A variety of causes can lead to a patient accumulating multiple drug treatments, or to a treatment being extended indefinitely. In some cases, this is justified, for example in a patient with several conditions that would most certainly worsen if left untreated.
In other patients, such accumulation is less justified. Treatments may be continued simply out of habit, or because nobody has paused to consider whether they are still useful. Healthcare professionals may be unaware that a treatment's harm-benefit balance is no longer favourable, because they have not kept their knowledge up to date. There may be multiple prescribers who do not consult each other, or cannot be contacted by pharmacists who may wish to raise concerns over the consequences for the patient of dispensing some of the prescribed drugs. And some treatments are prescribed under the influence of pharmaceutical marketing or, more insidiously, social pressure.
Patients can also be reluctant to let go of the medications they have become “hooked” on, even when informed that the benefits may be modest and the harms very real. And both patients and healthcare professionals often find it hard to shake off the idea that every disease can be treated and every symptom relieved, by simply adding more drugs. So, with the best of intentions, some healthcare professionals pile on the medications, to reassure the patient, and themselves to some extent, overlooking the risks. Sometimes because it seems easiest.
Striving for more moderate drug use is neither an end in itself nor a moral value. There are many reasons for moderate use of medicines. First and foremost, to reduce the risk of adverse effects and drug interactions.

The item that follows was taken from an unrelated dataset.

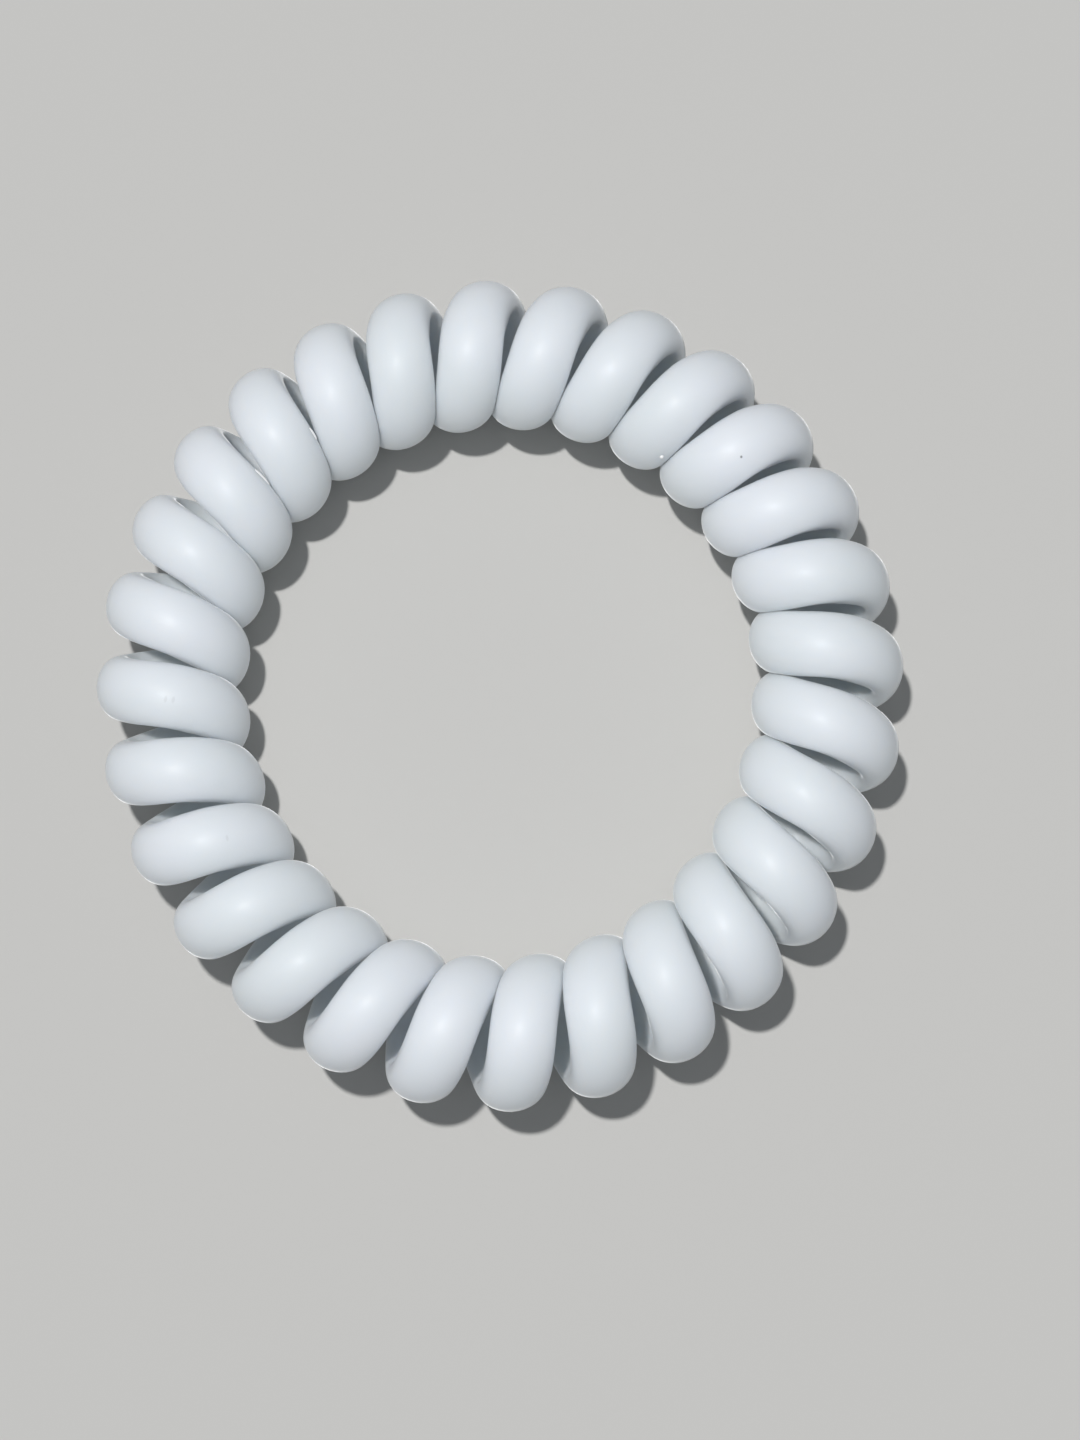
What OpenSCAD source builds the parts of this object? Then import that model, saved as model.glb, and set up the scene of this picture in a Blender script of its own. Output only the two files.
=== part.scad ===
// Spiral hair tie: a springy strand wound into a coil, with the coil bent round and closed into a ring.
// The strand's section is an oval, higher on the coil's outside than inside, and the coil is hollow.
// The ring lies flat on z = 0 with the middle of its box over the origin, and +Y along its longer way.

/* [Ring] */
// Mean size of the ring across its outside
ring_d = 54.52; // [52:0.02:60]
// Turns of the coil in the whole ring
turns = 28; // [24:1:30]

/* [Coil] */
// Outer diameter of the coil, which is the ring's thickness
coil_d = 9.92; // [9:0.02:11]
// Place of the first turn's start round the coil, in degrees from its outermost point
start_angle = -32.5; // [-180:0.5:180]
// Each turn stands slanted: how far its most forward place is shifted along the ring
slant = 0.14; // [0:0.01:0.2]
// Where that place is round the coil, in the same degrees as the start
slant_angle = 289; // [0:1:360]

/* [Strand] */
// Width of the strand along the coil
strand_w = 4.26; // [3.2:0.02:4.6]
// Height of its round outer side above its widest place
crown = 1.7; // [1.2:0.05:2.2]
// Depth of its flatter inner side below its widest place
belly = 0.8; // [0.2:0.05:1.6]
// Gap that stands for the contact where neighbouring turns press each other narrower
contact_gap = 0.06; // [0.05:0.01:0.15]

/* [Fused ends] */
// How far the joint of the strand's two ends stands out
joint_swell = 0.12; // [0:0.02:0.2]
// Turn that holds the joint
joint_turn = 20; // [1:1:24]
// Place of the joint round the coil: 180 is the inner side and 270 the underside
joint_angle = 300; // [260:5:320]
// Half length of the swelling, in degrees round the coil
joint_reach = 24; // [15:1:40]

/* [Hidden] */

ring_r = (ring_d - coil_d) / 2;
coil_r = coil_d / 2 - crown;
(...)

But also to use drugs for what they are: just one of several therapeutic options, not the answer to everything.
The pursuit of moderate use of medicines is a practical approach to apply every day, with every patient. It requires taking the time to determine healthcare priorities with the patient, abandoning the urge to medicate every problem, examining each patient's treatments systematically, with a view to keeping only those treatments that are justified and appropriate to the situation, avoiding those that are unnecessary or carry disproportionate risks, and sometimes suggesting that the patient stop taking certain drugs. It also requires consultation with other healthcare professionals or caregivers involved in the patient's care.
With its annual review of drugs to avoid, freely available online > HERE, Prescrire provides information that is useful for implementing a strategy of moderate use of medicines. By pointing out drugs that should be avoided in the first place and suggesting alternatives.
The pursuit of moderation, especially moderate use of medicines, is a crucial component of providing quality care.